Written exercise → Produce word for word the lines of the data below running from the one that has "286 of scene.py. More parts follow." to the one that has "LEAN = 0.35", inclusive, and no others.

Rows from a 3D modeling dataset:
● ● ● ● ● ● ●

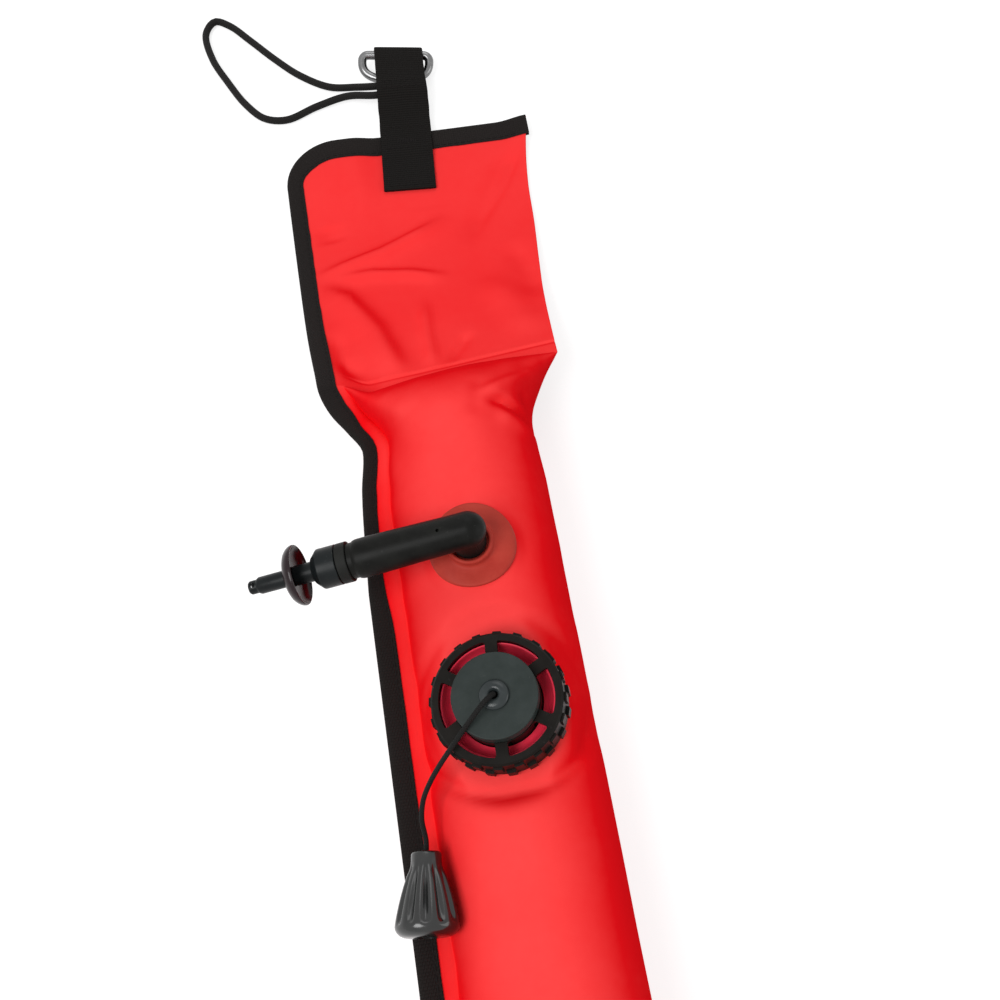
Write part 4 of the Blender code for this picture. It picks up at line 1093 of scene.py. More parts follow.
def tube_relief(x, y, over):
    """Creases and slight unevenness of the inflated tube; over is 1 on top and 0 on the sides."""
    depth = distance_from_weld(y)
    if depth < 0.0:
        return 0.0
    uneven, size = TUBE_UNEVEN
    height = uneven * noise.noise(Vector((x, y, 9.0)) / size) * ease(depth / 20.0)
    pleat, region, fade = PLEATS
    height += pleat * bump(depth / region) * ease(depth / fade) * noise.noise(Vector((x / 9.0, y / 38.0, 2.0)))
    if y > 0.0 and over > 0.0:
        height += over * (sum(fold(x, y, *shape) for shape in TUBE_FOLDS) + valve_dents(x, y))
    elif over > 0.0:
        mirrored = WELD_Y - depth
        creases = TUBE_FOLDS[:FAR_CREASES]
        height += over * FAR_CREASE_PART * sum(fold(-x, mirrored, *shape) for shape in creases)
    pucker, across, width = PUCKERS
    beside_seam = math.exp(-(((x + across) / width) ** 2)) * ease(depth / 40.0)
    return height + pucker * beside_seam * noise.noise(Vector((3.0, y / 11.0, 1.0)))


def skin_section(y):
    """Closed row of points round the cloth at y: right side, top, fin, and back below."""
    right, left, half, centre = tube_section(y)
    if distance_from_weld(y) < 0:
        right = right_edge(y)
        left = WELD_LEFT - FIN_NARROWING * ease(-distance_from_weld(y) / FIN_NARROWING_LENGTH)
    shape = right, left, half, centre
    seam = seam_angle(y)
    root_x = left * math.cos(math.radians(seam))
    tip = -left_edge(y)
    fin = [root_x + (tip - root_x) * k / FIN_STEPS for k in range(1, FIN_STEPS + 1)]
    points = [skin_point(seam * k / OVER_STEPS, y, shape, 1.0) for k in range(OVER_STEPS + 1)]
    points += [flat_point(x, y, FABRIC_HALF) for x in fin]
    points.append(Vector((tip - 0.3, y, fabric_z(tip, y))))
    points += [flat_point(x, y, -FABRIC_HALF) for x in reversed(fin)]
    for k in range(UNDER_STEPS, 0, -1):
        points.append(skin_point(360.0 - (360.0 - seam) * k / UNDER_STEPS, y, shape, -1.0))
    return points


def off_left_edge(x, y):
    """Mask that is 0 on the bound edge and 1 well inside it."""
    return ramp(x + left_edge(y), 8.0, 15.0)


def weld_shift(x, y):
    """How far the cloth by the flap's weld lies along Y from its place: the weld runs slightly askew."""
    near_weld = bump((y - WELD_Y) / 55.0) if y > 0.0 else 0.0
    return (-3.5 + 0.1 * x) * near_weld * off_left_edge(x, y) if near_weld > 0.0 else 0.0


def flat_point(x, y, above_middle):
    """Point of the doubled fabric, at a height above its middle."""
    return Vector((x, y + weld_shift(x, y), fabric_z(x, y) + above_middle))


def skin_point(angle, y, shape, side):
    """Point of the cloth at an angle round it; side is 1 on its upper layer and -1 on its lower one."""
    right, left, half, centre = shape
    turn = math.radians(angle)
    width = right if math.cos(turn) > 0 else left
    x = width * math.cos(turn)
    rise = math.sin(turn)
    thinned = min(1.0, RIGHT_FOLD_THINNING * abs(rise)) if x > 0.0 else 1.0
    if distance_from_weld(y) < 0:
        crease = 0.0
        if y > 0.0:
            off_crease = (y - WELD_Y - WELD_CREASE_PLACE) / WELD_CREASE_WIDTH
            crease = WELD_CREASE * math.exp(-(off_crease**2)) * off_left_edge(x, y)
        return flat_point(x, y, side * FABRIC_HALF * thinned - crease)
    z = centre + half * rise
    if abs(half * rise) < FABRIC_HALF:
        z = centre + side * FABRIC_HALF * thinned
    point = pressed(Vector((x, y, z)))
    over = ramp(rise, -0.05, 0.35) if side > 0 else 0.0
    outward = Vector((math.cos(turn) / max(width, 1.0), 0.0, rise / max(half, 1.0)))
    point += outward.normalized() * tube_relief(x, y, over)
    point.y += weld_shift(x, y)
    point.z = max(point.z, 0.0)
    return point


def skin_stations():
    """Positions along Y of the cloth's sections, close together where its shape changes."""
    by_weld = (0.0, 0.12, 0.4, 0.9, 1.6, 2.5, 3.6)
    stations = spaced(FAR_END_Y, FAR_WELD_Y, 1.6)
    stations += [FAR_WELD_Y + d for d in by_weld]
    stations += spaced(FAR_WELD_Y + 5.0, FAR_WELD_Y + FAR_FINE_LENGTH, 2.0)
    stations += spaced(FAR_WELD_Y + FAR_FINE_LENGTH, 60.0, 5.0)
    stations += spaced(60.0, 225.0, 1.6)
    stations += spaced(225.0, WELD_Y - 5.0, 1.3)
    stations += [WELD_Y - d for d in (5.0, *reversed(by_weld))]
    stations += spaced(WELD_Y + 0.5, WELD_Y + 10.0, 0.5)
    stations += spaced(WELD_Y + 10.0, FLAP_END_Y - 22.0, 1.4)
    stations += spaced(FLAP_END_Y - 22.0, FLAP_END_Y, 0.9)
    return stations + [FLAP_END_Y]


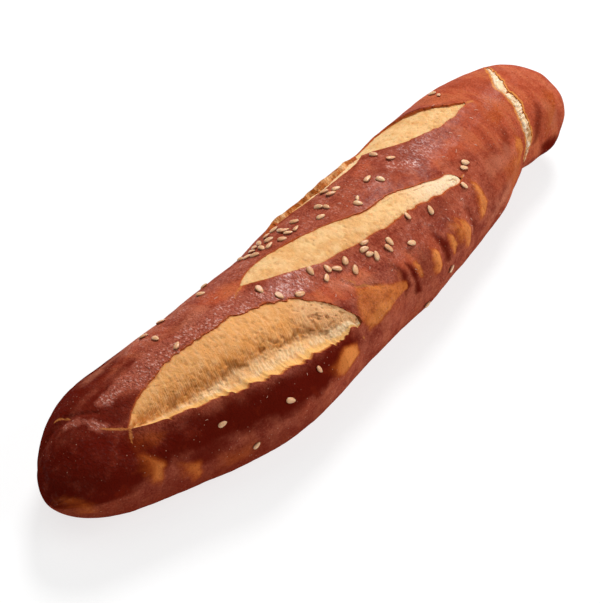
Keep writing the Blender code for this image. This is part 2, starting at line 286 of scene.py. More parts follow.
deepest = max(crumb_depth(SLASHES["near"], np.linspace(0, 1, 50), 25.0, 66.0))
print("the near slash is", round(float(deepest), 1), "mm deep")

# %% Strands and hollows
JUNCTION_AT = (28, 36, 42, 47, 53, 60, 66, 75, 85, 100)
JUNCTION = (0.84, 0.80, 0.76, 0.72, 0.66, 0.61, 0.59, 0.61, 0.65, 0.68)
LEAN = 0.35  # mm that a strand leans along the stick for each mm across the tear


def strands(x, share, width):
    """Combed fibres: narrow along the slash, long across it, leaning a little."""
    lean = x + LEAN * share * width
    fibre = field(np.stack([lean / 0.55, share * width / 1.8, 0 * x], -1), 1.0, 31)
    finer = field(np.stack([lean / 0.34, share * width / 1.0, 0 * x], -1), 1.0, 32)
    return 0.6 * fibre + 0.5 * finer


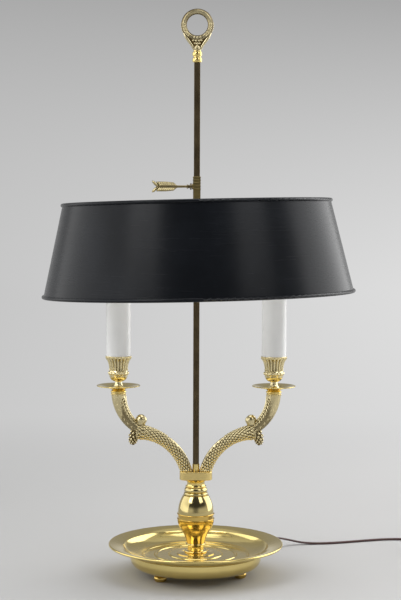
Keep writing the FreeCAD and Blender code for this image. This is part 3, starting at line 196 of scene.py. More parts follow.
# A shader value that adds Math nodes when it is used in an expression
class Signal:
    def __init__(self, finish, socket):
        self.finish = finish
        self.socket = socket

    def math(self, operation, *others):
        values = dict(enumerate((self, *others)))
        return self.finish.node("ShaderNodeMath", {"operation": operation}, values)

    def __add__(self, other):
        return self.math("ADD", other)

    def __sub__(self, other):
        return self.math("SUBTRACT", other)

    def __mul__(self, other):
        return self.math("MULTIPLY", other)

    def __neg__(self):
        return self.math("MULTIPLY", -1.0)

    def __radd__(self, other):
        return self + other

    def __rsub__(self, other):
        return (-self) + other

    def __rmul__(self, other):
        return self * other

    def clamp(self):
        return self.finish.node("ShaderNodeClamp", {}, {0: self})

    # 0 below low, 1 above high and a smooth rise between
    def step(self, low, high):
        settings = {"interpolation_type": "SMOOTHSTEP"}
        return self.finish.node("ShaderNodeMapRange", settings, {0: self, 1: low, 2: high, 3: 0.0, 4: 1.0})


class Finish:
    def __init__(self, name, tree=None):
        if tree is None:
            self.material = bpy.data.materials.new(name)
            self.material.use_nodes = True
            tree = self.material.node_tree
        self.tree = tree
        self.tree.nodes.clear()
        kind = "ShaderNodeOutputMaterial" if name else "ShaderNodeOutputWorld"
        self.output = self.tree.nodes.new(kind)

    # Any node: its settings first, then the values or links of its sockets, by name or by number
    def node(self, kind, settings, inputs, output=0):
        made = self.tree.nodes.new(kind)
        for name, value in settings.items():
            if name == "stops":
                ramp = made.color_ramp.elements
                while len(ramp) < len(value):
                    ramp.new(0.5)
                for element, (place, color) in zip(ramp, value):
                    element.position = place
                    element.color = (*color, 1)
            else:
                setattr(made, name, value)
        for name, value in inputs.items():
            if isinstance(value, Signal):
                self.tree.links.new(value.socket, made.inputs[name])
            else:
                made.inputs[name].default_value = value
        return Signal(self, made.outputs[output])

    def place(self):
        return self.node("ShaderNodeTexCoord", {}, {}, "Object")

    def split(self, vector):
        made = self.node("ShaderNodeSeparateXYZ", {}, {0: vector})
        sockets = made.socket.node.outputs
        return [Signal(self, sockets[k]) for k in range(3)]

    def join(self, x, y, z):
        return self.node("ShaderNodeCombineXYZ", {}, {0: x, 1: y, 2: z})

    def noise(self, vector, scale, detail=3.0):
        inputs = {"Vector": vector, "Scale": scale, "Detail": detail, "Roughness": 0.55}
        return self.node("ShaderNodeTexNoise", {}, inputs)

    def mix(self, share, first, second):
        first, second = ((*c, 1) if isinstance(c, tuple) and len(c) == 3 else c for c in (first, second))
        return self.node("ShaderNodeMix", {"data_type": "RGBA"}, {0: share, 6: first, 7: second}, 2)

    def bump(self, height, strength, distance):
        inputs = {"Height": height, "Strength": strength, "Distance": distance}
        return self.node("ShaderNodeBump", {}, inputs)

    def end(self, shader):
        self.tree.links.new(shader.socket, self.output.inputs["Surface"])

    def surface(self, **inputs):
        named = {name.replace("_", " "): value for name, value in inputs.items()}
        self.end(self.node("ShaderNodeBsdfPrincipled", {}, named))
        return self.material


# Studio: a pale sweep, a wide soft box at each side, one above and two high in front
studio = {
    # the floor's two colours carry painted light: darker to the left, lighter to the right
    "floorLeftPaintedShade": (0.50, 0.50, 0.495),
    "floorRightPaintedLight": (0.61, 0.605, 0.60),
    "floorBlend": 1.2,
    "floorSize": (14, 8.6),
    "floorBack": 1.8,  # where the middle of the floor lies, behind the lamp
    "bendSteps": 8,
    "bendStep": 0.22,
    "wallHeight": 5,
    "wallLow": 0.66,
    "wallFade": (0.079, 0.129),  # how fast the wall darkens with its height, and with the height squared
    "wallRight": (0.17, 0.0135),  # how much brighter it grows to the right in each metre, near and far
    "sideLimit": 1.1,  # past this distance from the middle the wall's tone stays the same
    "sideFade": 0.95,  # how fast that brightening fades with height
    "wallRange": (0.33, 0.95),
    "eyeLevel": 0.483,
    "wallScale": 0.643,
    "glowBehind": (0.30, 1.5),  # the paper passes into its glow, a painted fall-off of light, over this way back and up
    "glowBeside": (1.2, 2.2),  # and over this way to each side
    "skyFront": 0.035,
    "skyBack": 0.60,
    "skyTurn": (0.42, 0.16),  # how much of the room's tone goes with looking back, and with looking up
    "skyLow": 0.66,  # the table and room low in front
    "lowTop": (0.12, 0.34),
    "lowBack": (-0.3, 0.4),
    "lowAside": (0.08, 0.5),
    "aim": (0, 0, 0.35),
    "lights": {
        "leftBox": {"place": (-1.60, -0.05, 0.70), "size": (2.6, 1.6), "power": 15},
        "rightBox": {"place": (1.50, 0.70, 0.80), "size": (2.0, 1.7), "power": 22},
        "overhead": {"place": (0.1, 0.15, 2.3), "size": (2.0, 1.6), "power": 17},
        "frontLeft": {"place": (-1.35, -1.35, 1.80), "size": (1.0, 1.2), "power": 15},
        "frontRight": {"place": (1.30, -1.30, 1.80), "size": (1.0, 1.2), "power": 10},
    },
}


def deselect():
    if bpy.context.object and bpy.context.object.mode == "EDIT":
        bpy.ops.object.mode_set(mode="OBJECT")
    bpy.ops.object.select_all(action="DESELECT")


def leaveEdit():
    bpy.ops.mesh.select_all(action="SELECT")
    bpy.ops.mesh.normals_make_consistent(inside=False)
    bpy.ops.object.mode_set(mode="OBJECT")


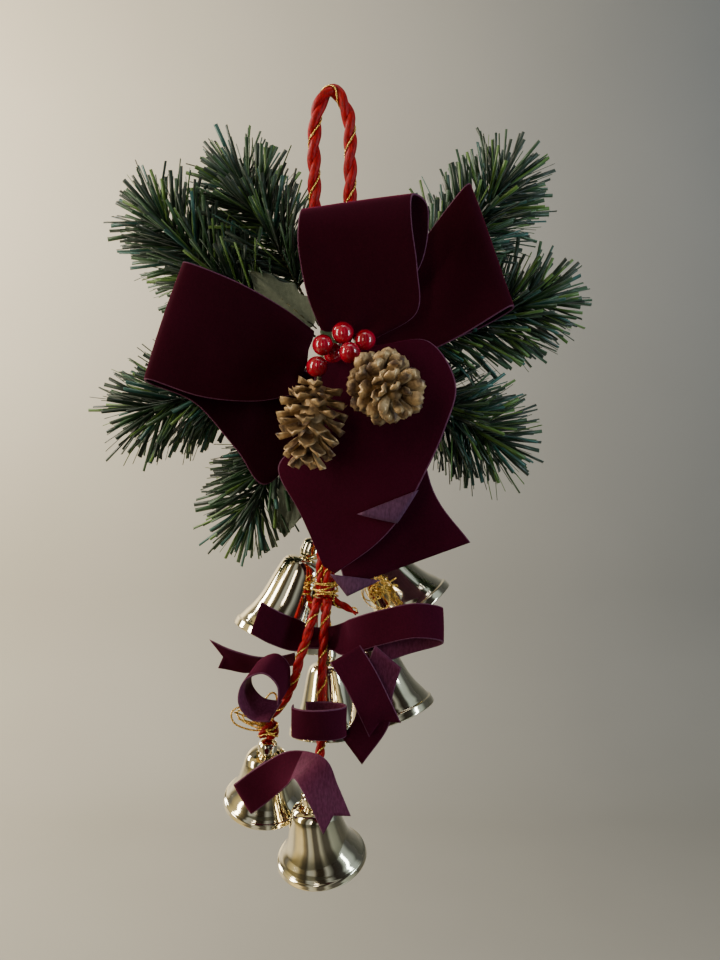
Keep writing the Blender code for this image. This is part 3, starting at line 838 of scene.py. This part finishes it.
def gold_on_cords():
    """Loose gold thread that zigzags down the bundle between the bow and the tie."""
    rng = random.Random(9)
    for number, (dx, dy) in enumerate(((-1.7, -2.4), (1.3, -2.9)), 1):
        line = [Vector((-1.4 - 1.4 * t + dx + rng.uniform(-0.9, 0.9), 1.2 - 2.2 * t + dy, -122 - 33 * t))
                for t in (i / 14 for i in range(15))]
        mesh = Mesh()
        tinsel(mesh, smooth_curve(line, 6))
        mesh.build(f"gold_thread_bundle_{number}", ["gold_tinsel"], "root", "gold_thread")


# ---------------------------------------------------------------- small ribbons

SMALL_WIDTH = 10.5


def small_ribbon(name, node, body, stations, flip=False, notch=0, turned_over=0):
    """A narrow ribbon through stations: the middle of the ribbon and the direction across it."""
    edges = []
    for middle, across in stations:
        half = Vector(across).normalized() * (SMALL_WIDTH / 2)
        edges.append((tuple(Vector(middle) - half), tuple(Vector(middle) + half)))
    ribbon = Ribbon(edges, 0.5, flip, columns=8, per_span=8, margin=0.028)
    ribbon.wave = (0.12, 2.6, 0.5)
    ribbon.notch, ribbon.turned_over = notch, turned_over
    mesh = Mesh()
    ribbon.add_to(mesh)
    nodes = [node] if node else []
    obj = mesh.build(name, ["ribbon_velvet", "ribbon_back", "selvedge"], body, "small_ribbon", *nodes)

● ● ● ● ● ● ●

Answer for this exercise →
Keep writing the Blender code for this image. This is part 2, starting at line 286 of scene.py. More parts follow.
deepest = max(crumb_depth(SLASHES["near"], np.linspace(0, 1, 50), 25.0, 66.0))
print("the near slash is", round(float(deepest), 1), "mm deep")

# %% Strands and hollows
JUNCTION_AT = (28, 36, 42, 47, 53, 60, 66, 75, 85, 100)
JUNCTION = (0.84, 0.80, 0.76, 0.72, 0.66, 0.61, 0.59, 0.61, 0.65, 0.68)
LEAN = 0.35  # mm that a strand leans along the stick for each mm across the tear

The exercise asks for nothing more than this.